What you should do: In the listing that follows, how many lines contain "from"? Give the number only.

Records provided:
* START *

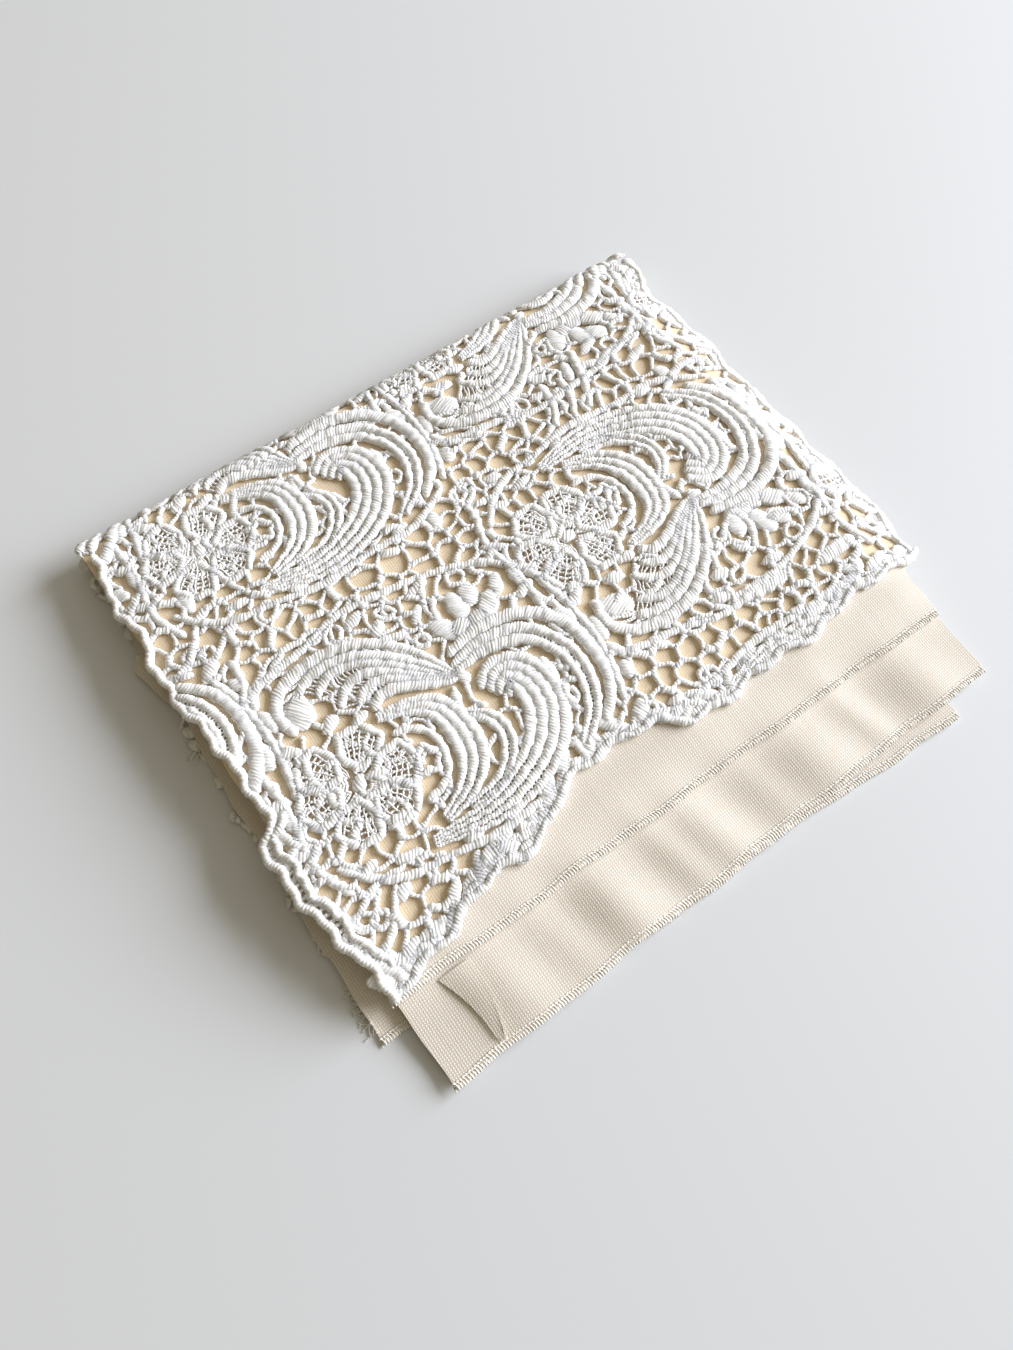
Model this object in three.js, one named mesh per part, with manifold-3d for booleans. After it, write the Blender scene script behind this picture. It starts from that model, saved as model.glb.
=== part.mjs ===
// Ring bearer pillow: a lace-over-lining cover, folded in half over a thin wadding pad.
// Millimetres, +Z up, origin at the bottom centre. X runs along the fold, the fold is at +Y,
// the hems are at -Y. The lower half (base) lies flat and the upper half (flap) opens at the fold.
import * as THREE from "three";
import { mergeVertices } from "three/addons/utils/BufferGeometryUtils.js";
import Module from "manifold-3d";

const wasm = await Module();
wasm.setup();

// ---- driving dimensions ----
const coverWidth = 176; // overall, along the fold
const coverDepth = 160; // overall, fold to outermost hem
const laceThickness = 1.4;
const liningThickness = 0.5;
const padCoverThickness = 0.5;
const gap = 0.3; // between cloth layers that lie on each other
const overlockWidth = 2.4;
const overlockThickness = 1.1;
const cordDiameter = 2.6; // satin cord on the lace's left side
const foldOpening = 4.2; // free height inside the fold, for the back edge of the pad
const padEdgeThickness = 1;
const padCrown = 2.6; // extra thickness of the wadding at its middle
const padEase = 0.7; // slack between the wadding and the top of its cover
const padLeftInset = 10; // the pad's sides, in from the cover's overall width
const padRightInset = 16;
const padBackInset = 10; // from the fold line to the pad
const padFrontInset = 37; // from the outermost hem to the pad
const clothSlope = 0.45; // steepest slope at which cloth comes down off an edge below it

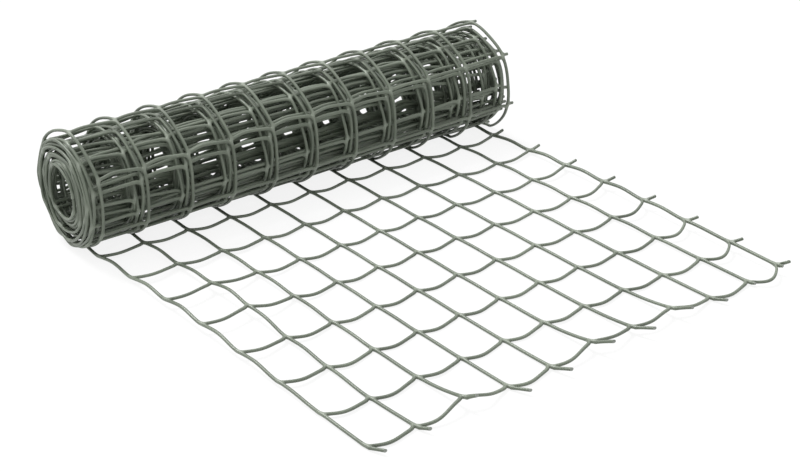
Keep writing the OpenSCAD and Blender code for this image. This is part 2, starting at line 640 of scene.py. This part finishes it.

* END *

Response for this exercise: 7